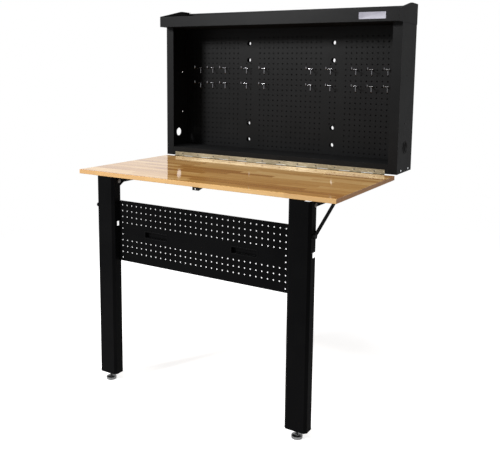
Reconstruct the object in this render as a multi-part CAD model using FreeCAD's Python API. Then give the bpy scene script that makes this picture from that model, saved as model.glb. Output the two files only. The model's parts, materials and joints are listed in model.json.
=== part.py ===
import FreeCAD, Part
import math
import os
from FreeCAD import Vector

# Wall mounted folding workbench, in millimetres.
# Origin: centre of the wall hole pattern, on the wall plane.
# +X to the right of someone facing the bench, +Y into the wall, +Z up.

# ---- driving dimensions -------------------------------------------------

# holes for the wall bolts, and the holes in the pegboard that reach them
wall_hole_columns = 450.0
wall_hole_outer_rows = 470.0
wall_hole_inner_rows = 310.0
wall_hole_radius = 10.0
access_hole_radius = 10.0

# cabinet
cabinet_width = 1200.0
cabinet_depth = 190.0
cabinet_height = 628.0
pattern_above_bottom = 320.0
cabinet_sheet = 1.5
front_flange = 40.0
tray_seat_flange = 20.0
back_flange = 16.0
floor_lip = 40.0
floor_lip_end_gap = 0.5
pegboard_front = 22.0

# pegboard holes: plain strips beside the wall holes, pegs again between the inner ones
peg_pitch = 25.0
peg_hole_radius = 2.75
peg_columns = 46
peg_rows = 22
peg_plain_strip = 50.0

# tray on top of the cabinet
tray_overhang = 50.0
tray_lip = 48.0
tray_hem = 9.0
tray_back = 82.0
tray_end_front = 49.0
tray_end_back = 86.0
tray_end_level = 75.0
tray_end_flange = 10.0
tray_end_flange_start = 15.0

# cable holes with grommets
cable_hole_height = 107.0
cable_hole_radius = 20.0
grommet_wall = 4.0
grommet_rim = 3.5
grommet_rim_thickness = 2.0
grommet_fit = 0.2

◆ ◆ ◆

Required task:
What are the exact lines from the beginning of the material through the line containing "access_hole_radius = 10.0"? Write out those lines alone.

Output for this task:
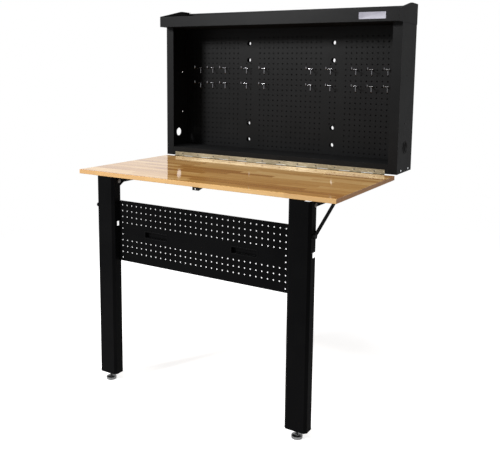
Reconstruct the object in this render as a multi-part CAD model using FreeCAD's Python API. Then give the bpy scene script that makes this picture from that model, saved as model.glb. Output the two files only. The model's parts, materials and joints are listed in model.json.
=== part.py ===
import FreeCAD, Part
import math
import os
from FreeCAD import Vector

# Wall mounted folding workbench, in millimetres.
# Origin: centre of the wall hole pattern, on the wall plane.
# +X to the right of someone facing the bench, +Y into the wall, +Z up.

# ---- driving dimensions -------------------------------------------------

# holes for the wall bolts, and the holes in the pegboard that reach them
wall_hole_columns = 450.0
wall_hole_outer_rows = 470.0
wall_hole_inner_rows = 310.0
wall_hole_radius = 10.0
access_hole_radius = 10.0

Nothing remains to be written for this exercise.